BUYB follows the S&P 500 Buyback Aristocrats Index, a list of large-cap U.S. stocks that meet strict criteria for consistent share repurchases. To qualify, a company must have been in the S&P 500 for at least a certain number of years and must have bought back stock in each of the most recent five years. The index weights each stock based on how aggressively it has bought back shares relative to its market capitalization — the idea being that a company serious about returning cash to shareholders deserves a larger position in the portfolio.

The selection rule is mechanical and rules-based, not based on anyone’s judgment about which companies are “good.” The index simply finds all the firms meeting the buyback criteria and includes them. This means BUYB is passive — it rebalances to stay aligned with the index rather than having a manager pick stocks.

The holdings and their character

BUYB ends up holding a mix of mature, profitable companies across sectors. You will find blue-chip names here: energy companies returning cash as they harvest their reserves, financial companies with stable earnings that can afford regular buybacks, technology firms with enormous free cash flow, and industrial companies returning capital to shareholders. Because the index is built from the S&P 500, you are getting large, established companies — this is not a fund for venture-stage or early-growth names. The companies are also biased toward those with strong cash generation, because you cannot sustain buybacks unless you are actually earning money.

The result is a portfolio that tends to be tilted toward mature, profitable, less-growth-oriented names. That is not an accident. The companies doing the most buybacks are often those without compelling new investment opportunities, so they return cash rather than investing it in the business.

Expense ratio and trading

BUYB trades on an exchange and can be bought and sold at intraday prices. The expense ratio is quite low — typically around 0.35% to 0.40% annually — because the fund is simply tracking a published index with a mechanical rule, not employing active stock-pickers. That low cost means more of your money stays invested rather than being eaten by fees.

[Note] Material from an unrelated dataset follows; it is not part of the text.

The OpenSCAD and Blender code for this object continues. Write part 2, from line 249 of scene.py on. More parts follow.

The fund is large enough that it trades with good liquidity. Most investors can buy and sell shares without any frictional cost to speak of. The underlying stocks that make up the S&P 500 are even more liquid, so the fund is easy to enter and exit at fair prices.

Who buys BUYB and why

This fund appeals to investors who believe buybacks are a sign of good capital allocation and want to own the companies doing them. It also appeals to dividend investors — companies that buy back stock consistently often also pay dividends, so you get both forms of shareholder return in one package. If you believe that large, profitable, disciplined U.S. companies with strong cash flow are likely to outperform, BUYB gives you that bet with a buyback tilt rather than just owning the broad S&P 500.

For someone building a core U.S. equity position, BUYB can serve as the main holding. It is diversified across sectors and has all the characteristics of a large-cap U.S. fund. The buyback filter does not make it risky — these are stable, blue-chip names. It just tilts you toward companies showing fiscal discipline.

What to watch and risks

The biggest risk is one of value — if buyback-focused companies fall out of favor with the market, this fund will underperform the broader S&P 500. That has happened before. The 1990s saw technology stocks soar despite the fact that many were not buying back shares because they were reinvesting heavily in growth. By contrast, mature industrials and energy firms were buying back shares and went nowhere. Your tilted portfolio can lag the market for years if the style is out of favor.

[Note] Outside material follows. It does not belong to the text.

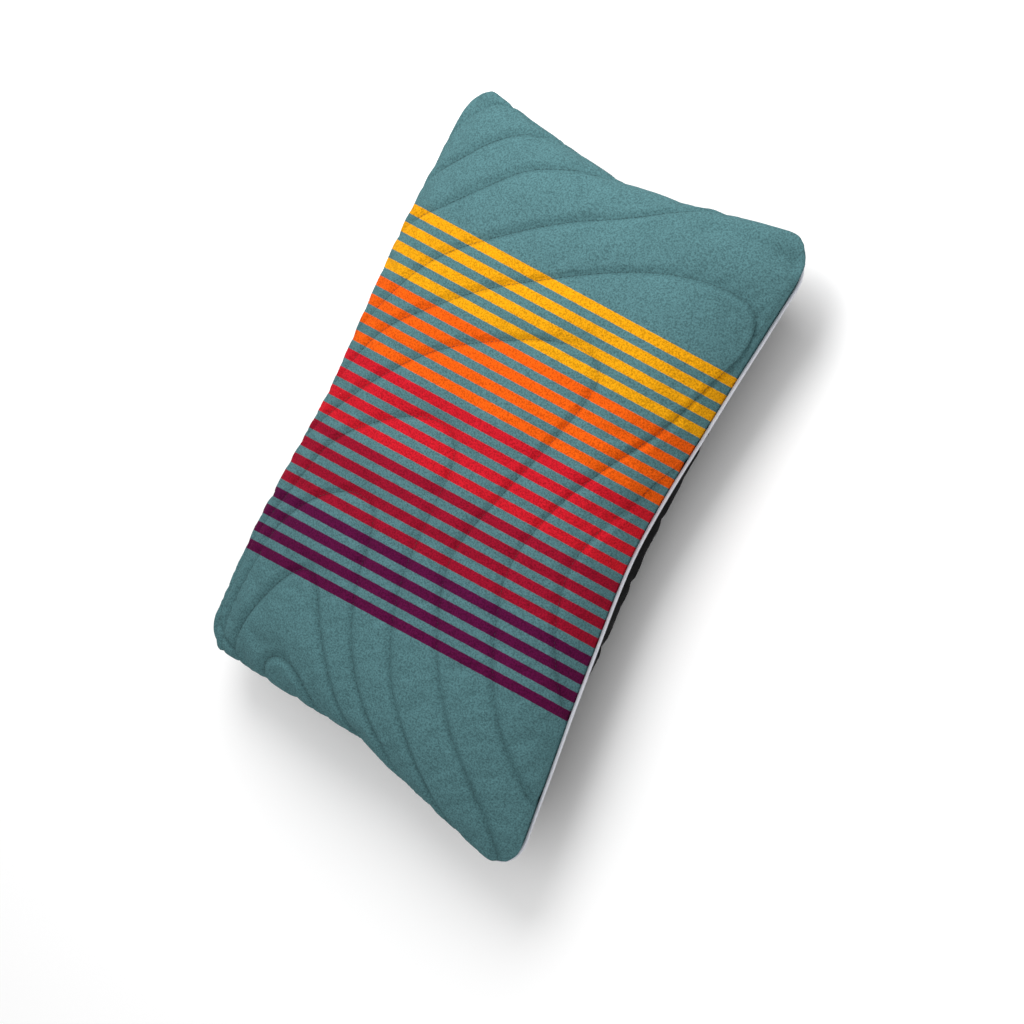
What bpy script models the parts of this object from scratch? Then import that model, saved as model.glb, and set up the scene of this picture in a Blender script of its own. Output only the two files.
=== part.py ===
"""Camp pillow: a quilted case with a fleece front, a woven back and piped edges, closed by a coil zip
across its back end wall, over a fibre-filled insert.

The pillow lies flat on its back. X runs across it, Y along it with the zip at +Y, and Z up out of the
fleece. The origin is the middle of the footprint, on the surface that it rests on. Metres throughout.
"""

import math
from functools import partial

import bmesh
import bpy
import numpy as np

# ---------------------------------------------------------------- driving dimensions
SEAM_Z = 0.045  # height of the piped seam above the surface
FRONT_RISE = 0.050  # fleece crown above the seam
BACK_DROP = 0.048  # back panel's natural depth below the seam, flattened where it rests
RIM_RISE = 0.0022  # each panel starts this far from the seam plane

WAIST = 0.139  # half width of the seam at mid length
TOP_DIP = 0.2075  # distance of the +Y seam from the middle, at its centre
BOTTOM_DIP = 0.2065  # the same for the -Y seam
CORNERS = {  # where the straight seams would meet, before the corners are rounded
    (1, 1): (0.163, 0.227),
    (-1, 1): (-0.147, 0.227),
    (-1, -1): (-0.163, -0.209),
    (1, -1): (0.160, -0.2314),
}
BOW_SHARPNESS = 0.15  # how tightly a side turns at its waist: smaller is more like a V
CORNER_RADIUS = 0.026
NOMINAL_HALF = (0.160, 0.230)  # half width and half length that the corner radius is scaled by

TOP_ROLL = 0.0098  # how far the front rolls out over the +Y seam
BOTTOM_ROLL = 0.0018  # and over the -Y seam
ROLL_HEIGHT = 0.006  # height above the seam at which the roll is full

DEEP_WAIST = 0.1475  # half width of the back panel at mid length, where it bulges past the seam
DEEP_ENDS = (0.2095, 0.2045)  # distances of its +Y and -Y ends, below the seam
DEEP_PULL = (0.010, 0.016)  # how far its corners pull in there, in X and Y
DEEP_START = 0.014  # depth below the seam at which that outline is reached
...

Another consideration: a company doing regular buybacks is not always a good sign. Sometimes management buys back stock at bad prices or because it has no better place to put cash. The buyback filter rules out companies that do not buy back stock, but it cannot rule out companies that buy them back badly.

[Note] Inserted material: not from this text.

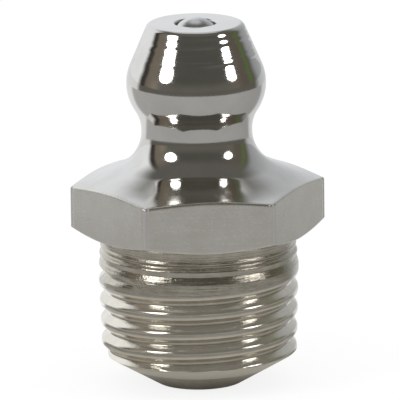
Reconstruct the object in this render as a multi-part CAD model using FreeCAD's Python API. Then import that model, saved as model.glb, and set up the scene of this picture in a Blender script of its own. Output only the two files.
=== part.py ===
import FreeCAD, Part
import math
import os

# Straight grease nipple with a short taper thread, in millimetres.
# The origin is the middle of the thread's end face, and +Z runs up to the head.

# Overall heights above the end face
OVERALL_HEIGHT = 18.2
HEX_UNDERSIDE = 7.7

# Head, from its top face down to the neck
HEAD_TOP_RADIUS = 2.38
HEAD_TOP_ROUNDING = 0.3
HEAD_CONE_ANGLE = 23.3
HEAD_BELT_RADIUS = 3.78
HEAD_BELT_ROUNDING = 2.4
HEAD_UNDERCUT_ANGLE = 33.4

# Neck and the shoulder that flares out to the hexagon
NECK_RADIUS = 2.75
NECK_TOP_FILLET = 1.5
NECK_FOOT_FILLET = 2.0
SHOULDER_SLOPE = 24.0
SHOULDER_RADIUS = 5.3
SHOULDER_BLEND = 7.0

# Hexagon
ACROSS_FLATS = 11.0
HEX_FLAT_HEIGHT = 2.59
HEX_TOP_SLOPE = 12.0
HEX_CORNER_BREAK = 0.9
HEX_BREAK_SLOPE = 22.5

# Taper thread, 10 mm across at its gauge height
THREAD_DIAMETER = 10.0
THREAD_GAUGE_HEIGHT = 6.5
THREAD_TAPER = 1.0 / 16.0
THREAD_PITCH = 1.0
THREAD_FLANK_ANGLE = 30.0
THREAD_CREST_FLAT = 0.42
THREAD_ROOT_FLAT = 0.15
THREAD_CREST_ROUNDING = 0.3
THREAD_TOP_ROOT = 5.1
RELIEF_HEIGHT = 6.75
RELIEF_DEPTH = 0.45
RELIEF_WIDTH = 0.6
RELIEF_ROUNDING = 0.12
COLLAR_RADIUS = 4.92

# End of the thread, rolled in to hold the spring
END_FACE_RADIUS = 2.1
END_EDGE_ROUNDING = 0.35
END_CONE_ANGLE = 59.5
LIP_RADIUS = 0.95
LIP_THICKNESS = 0.45
LIP_SLOPE = 35.0

# Grease passage and valve seat
BORE_RADIUS = 1.5
SEAT_ANGLE = 30.0
OPENING_RADIUS = 1.02
OPENING_BREAK = 0.06

# Check ball
BALL_RADIUS = 1.25
BALL_PROUD = 0.28
SEAT_CLEARANCE = 0.02

# Spring
SPRING_OUTER_RADIUS = 1.25
WIRE_RADIUS = 0.15
SPRING_COILS = 5
SPRING_END_GAP = 0.02
SPRING_CLEARANCE = 0.02

# Values worked out from the driving dimensions
CORNER_RADIUS = ACROSS_FLATS / 2 / math.cos(math.radians(30))
FLAT_TOP = HEX_UNDERSIDE + HEX_FLAT_HEIGHT
THREAD_FLANK_HEIGHT = (THREAD_PITCH - THREAD_CREST_FLAT - THREAD_ROOT_FLAT) / 2
THREAD_DEPTH = THREAD_FLANK_HEIGHT / math.tan(math.radians(THREAD_FLANK_ANGLE))
THREAD_HALF_MOUTH = THREAD_FLANK_HEIGHT + THREAD_ROOT_FLAT / 2
CUT_MARGIN = 0.25

UP = FreeCAD.Vector(0, 0, 1)
ORIGIN = FreeCAD.Vector(0, 0, 0)


def point(radius, height):
    return FreeCAD.Vector(radius, 0, height)


def tan(degrees):
    return math.tan(math.radians(degrees))


def sin(degrees):
    return math.sin(math.radians(degrees))


def crest_radius(height):
    return THREAD_DIAMETER / 2 + (height - THREAD_GAUGE_HEIGHT) * THREAD_TAPER / 2


def corner_arc(before, corner, after, radius):
    # Returns the two tangent points of a rounded corner and the middle of its arc.
    back = (before - corner).normalize()
    forward = (after - corner).normalize()
    half_angle = back.getAngle(forward) / 2
    reach = radius / math.tan(half_angle)
    bisector = (back + forward).normalize()
    centre = corner + bisector * (radius / math.sin(half_angle))
    middle = centre - bisector * radius
    return corner + back * reach, middle, corner + forward * reach


def rounded_outline(corners):
    # Joins (point, rounding) pairs with straight lines and tangent arcs into one closed wire.
    edges = []
    places = [place for place, _ in corners]
    start = places[0]
    for index, (place, rounding) in enumerate(corners[1:], 1):
        if rounding == 0:
            edges.append(Part.LineSegment(start, place).toShape())
            start = place
            continue
        entry, middle, leave = corner_arc(places[index - 1], place, places[index + 1], rounding)
        edges.append(Part.LineSegment(start, entry).toShape())
        edges.append(Part.Arc(entry, middle, leave).toShape())
        start = leave
    edges.append(Part.LineSegment(start, places[0]).toShape())
    return Part.Wire(edges)


def turned(corners):
    return Part.Face(rounded_outline(corners)).revolve(ORIGIN, UP, 360)


def head_and_shoulder():
    # The turned upper half, up from the underside of the hexagon, wider than its corners.
    blank_radius = CORNER_RADIUS * 1.2
    belt_height = OVERALL_HEIGHT - (HEAD_BELT_RADIUS - HEAD_TOP_RADIUS) / tan(HEAD_CONE_ANGLE)
    neck_top = belt_height - (HEAD_BELT_RADIUS - NECK_RADIUS) / tan(HEAD_UNDERCUT_ANGLE)
    shoulder_height = FLAT_TOP + (ACROSS_FLATS / 2 - SHOULDER_RADIUS) * tan(HEX_TOP_SLOPE)
    neck_foot = shoulder_height + (SHOULDER_RADIUS - NECK_RADIUS) * tan(SHOULDER_SLOPE)
    rim_height = FLAT_TOP - (blank_radius - ACROSS_FLATS / 2) * tan(HEX_TOP_SLOPE)
    break_radius = CORNER_RADIUS - HEX_CORNER_BREAK
    break_height = HEX_UNDERSIDE + (blank_radius - break_radius) * tan(HEX_BREAK_SLOPE)
    return turned([
        (point(0, HEX_UNDERSIDE), 0),
        (point(break_radius, HEX_UNDERSIDE), 0),
        (point(blank_radius, break_height), 0),
        (point(blank_radius, rim_height), 0),
        (point(SHOULDER_RADIUS, shoulder_height), SHOULDER_BLEND),
        (point(NECK_RADIUS, neck_foot), NECK_FOOT_FILLET),
        (point(NECK_RADIUS, neck_top), NECK_TOP_FILLET),
        (point(HEAD_BELT_RADIUS, belt_height), HEAD_BELT_ROUNDING),
        (point(HEAD_TOP_RADIUS, OVERALL_HEIGHT), HEAD_TOP_ROUNDING),
        (point(0, OVERALL_HEIGHT), 0),
    ])


def hexagon_bar():
    # Flats face -Y and +Y, as the bar stock lies in the lathe.
    corners = []
    for side in range(7):
        angle = math.radians(60 * side)
        corners.append(FreeCAD.Vector(CORNER_RADIUS * math.cos(angle), CORNER_RADIUS * math.sin(angle), 0))
    return Part.Face(Part.makePolygon(corners)).extrude(UP * OVERALL_HEIGHT)


def groove_outline(height):
    # The V between two turns: mouth, root flat, mouth, going up along the taper.
    root = crest_radius(height) - THREAD_DEPTH
    low = height - THREAD_HALF_MOUTH
    high = height + THREAD_HALF_MOUTH
    return [
        (point(crest_radius(low), low), THREAD_CREST_ROUNDING),
        (point(root, height - THREAD_ROOT_FLAT / 2), 0),
        (point(root, height + THREAD_ROOT_FLAT / 2), 0),
        (point(crest_radius(high), high), THREAD_CREST_ROUNDING),
    ]


def threaded_shank():
    # The tapered shank with its cone end, the thread's grooves as turned rings at the
    # thread's pitch, the relief groove above them and the collar under the hexagon.
    cone_top = (crest_radius(0) - END_FACE_RADIUS) / (tan(END_CONE_ANGLE) - THREAD_TAPER / 2)
    relief_low = RELIEF_HEIGHT - RELIEF_WIDTH / 2
    relief_root = crest_radius(RELIEF_HEIGHT) - RELIEF_DEPTH
    crest_margin = THREAD_CREST_ROUNDING * tan(THREAD_FLANK_ANGLE)
    threaded_length = THREAD_TOP_ROOT - THREAD_HALF_MOUTH - crest_margin - cone_top
    corners = [
        (point(0, 0), 0),
        (point(END_FACE_RADIUS, 0), END_EDGE_ROUNDING),
        (point(crest_radius(cone_top), cone_top), 0),
    ]
    for turns_down in range(math.floor(threaded_length / THREAD_PITCH), -1, -1):
        corners += groove_outline(THREAD_TOP_ROOT - turns_down * THREAD_PITCH)
    corners += [
        (point(crest_radius(relief_low), relief_low), RELIEF_ROUNDING),
        (point(relief_root, RELIEF_HEIGHT), RELIEF_ROUNDING),
        (point(COLLAR_RADIUS, relief_low + RELIEF_WIDTH), RELIEF_ROUNDING),
        (point(COLLAR_RADIUS, HEX_UNDERSIDE), 0),
        (point(0, HEX_UNDERSIDE), 0),
    ]
    return turned(corners)


def grease_passage():
    # The stepped way through: lip, bore, seat cone and the opening in the head's top face.
    lip_top = LIP_THICKNESS + (BORE_RADIUS - LIP_RADIUS) * tan(LIP_SLOPE)
    seat_top = seat_top_height()
    seat_foot = seat_top - (BORE_RADIUS - OPENING_RADIUS) / tan(SEAT_ANGLE)
    return turned([
        (point(0, -CUT_MARGIN), 0),
        (point(LIP_RADIUS, -CUT_MARGIN), 0),
        (point(LIP_RADIUS, LIP_THICKNESS), 0),
        (point(BORE_RADIUS, lip_top), 0),
        (point(BORE_RADIUS, seat_foot), 0),
        (point(OPENING_RADIUS, seat_top), 0),
        (point(OPENING_RADIUS, OVERALL_HEIGHT - OPENING_BREAK), 0),
        (point(OPENING_RADIUS + OPENING_BREAK, OVERALL_HEIGHT), 0),
        (point(OPENING_RADIUS + OPENING_BREAK, OVERALL_HEIGHT + CUT_MARGIN), 0),
        (point(0, OVERALL_HEIGHT + CUT_MARGIN), 0),
    ])


def ball_centre():
    return OVERALL_HEIGHT + BALL_PROUD - BALL_RADIUS


def seat_top_height():
    # The seat cone touches the ball at a distance of its radius plus the clearance.
    reach = (BALL_RADIUS + SEAT_CLEARANCE) / sin(SEAT_ANGLE)
    return ball_centre() + reach - OPENING_RADIUS / tan(SEAT_ANGLE)


def nipple_body():
    upper = head_and_shoulder().common(hexagon_bar())
    return upper.fuse(threaded_shank()).cut(grease_passage()).removeSplitter()


def check_ball():
    return Part.makeSphere(BALL_RADIUS, point(0, ball_centre()))


def spring_turn(height, pitch):
    # One turn as two half rings, each tilted so that it rises by half the pitch.
    radius = SPRING_OUTER_RADIUS - WIRE_RADIUS
    halves = []
    for side, start in ((1, height), (-1, height + pitch / 2)):
        wire = Part.Wire(Part.makeCircle(WIRE_RADIUS, point(side * radius, start), FreeCAD.Vector(0, 1, 0)))
        axis = FreeCAD.Vector(side * pitch / 4, 0, radius)
        halves.append(Part.Face(wire).revolve(UP * (start + pitch / 4), axis, 180))
    return halves


def spring():
    # Closed end coils, and open coils between them.
    coil_radius = SPRING_OUTER_RADIUS - WIRE_RADIUS
    reach = BALL_RADIUS + WIRE_RADIUS + SPRING_CLEARANCE
    top = ball_centre() - math.sqrt(reach ** 2 - coil_radius ** 2)
    lip_rise = max(0, coil_radius + WIRE_RADIUS - LIP_RADIUS) * tan(LIP_SLOPE)
    bottom = LIP_THICKNESS + lip_rise + WIRE_RADIUS + SPRING_CLEARANCE
    end_pitch = 2 * WIRE_RADIUS + SPRING_END_GAP
    open_pitch = (top - bottom - 2 * end_pitch) / SPRING_COILS
    height = bottom
    halves = []
    for pitch in [end_pitch] + [open_pitch] * SPRING_COILS + [end_pitch]:
        halves += spring_turn(height, pitch)
        height += pitch
    return halves[0].fuse(halves[1:])


os.makedirs("parts", exist_ok=True)
nipple_body().exportStep("parts/nipple_body.step")
check_ball().exportStep("parts/check_ball.step")
spring().exportStep("parts/spring.step")
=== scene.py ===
import math

import bmesh
import bpy
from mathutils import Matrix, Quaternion, Vector


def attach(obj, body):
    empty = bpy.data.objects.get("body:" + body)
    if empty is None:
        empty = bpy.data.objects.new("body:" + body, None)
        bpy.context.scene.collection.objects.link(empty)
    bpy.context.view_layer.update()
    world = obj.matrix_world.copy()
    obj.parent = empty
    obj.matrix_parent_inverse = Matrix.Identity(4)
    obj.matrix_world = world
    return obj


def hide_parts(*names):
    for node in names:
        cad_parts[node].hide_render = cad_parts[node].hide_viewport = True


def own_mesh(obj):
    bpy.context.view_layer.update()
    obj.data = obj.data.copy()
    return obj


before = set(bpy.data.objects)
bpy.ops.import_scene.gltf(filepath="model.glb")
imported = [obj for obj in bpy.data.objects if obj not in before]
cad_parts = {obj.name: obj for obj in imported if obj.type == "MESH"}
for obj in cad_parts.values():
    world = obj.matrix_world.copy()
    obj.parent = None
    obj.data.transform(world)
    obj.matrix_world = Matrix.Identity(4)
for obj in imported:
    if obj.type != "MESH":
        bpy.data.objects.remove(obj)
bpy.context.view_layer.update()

# Sizes are in millimetres until a mesh is made. They repeat the solids' sizes, except for the
# section of the thread's groove, the fillet under the belt and the rings in the collar.
MM = 0.001

OVERALL_HEIGHT = 18.2
HEX_UNDERSIDE = 7.7

HEAD_TOP_RADIUS = 2.38
HEAD_TOP_ROUNDING = 0.3
HEAD_CONE_ANGLE = 23.3
HEAD_BELT_RADIUS = 3.78
HEAD_BELT_ROUNDING = 2.4
HEAD_UNDERCUT_ANGLE = 33.4

NECK_RADIUS = 2.75
NECK_TOP_FILLET = 1.9
NECK_FOOT_FILLET = 2.0
SHOULDER_SLOPE = 24.0
SHOULDER_RADIUS = 5.3
SHOULDER_BLEND = 7.0

ACROSS_FLATS = 11.0
HEX_FLAT_HEIGHT = 2.59
HEX_TOP_SLOPE = 12.0
HEX_CORNER_BREAK = 0.9
HEX_BREAK_SLOPE = 22.5
HEX_CORNER_ROUNDING = 0.14
HEX_RIM_ROUNDING = 0.12
HEX_LOWER_ROUNDING = 0.05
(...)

Also, because the index is weighted by buyback aggressiveness, a company that announces a massive one-time buyback can suddenly get a larger weight in the fund. If that company then runs into trouble, you have more exposure to it precisely when trouble hits.

How to research BUYB

Start by looking up the index prospectus and the list of current holdings. See which companies are in the fund and what percentage of your money goes to each. Check the sector breakdown — you might be surprised how much you are exposed to financial companies or energy stocks because of their buyback activity. Then compare how BUYB has performed versus the broad S&P 500 index over the last three, five, and ten years. Has the buyback tilt actually added value, or has it been a drag? That backward-looking comparison will not predict the future, but it tells you something about whether this style of picking stocks has historically paid off. Finally, read the index methodology document to understand exactly what criteria a company must meet to stay in the fund.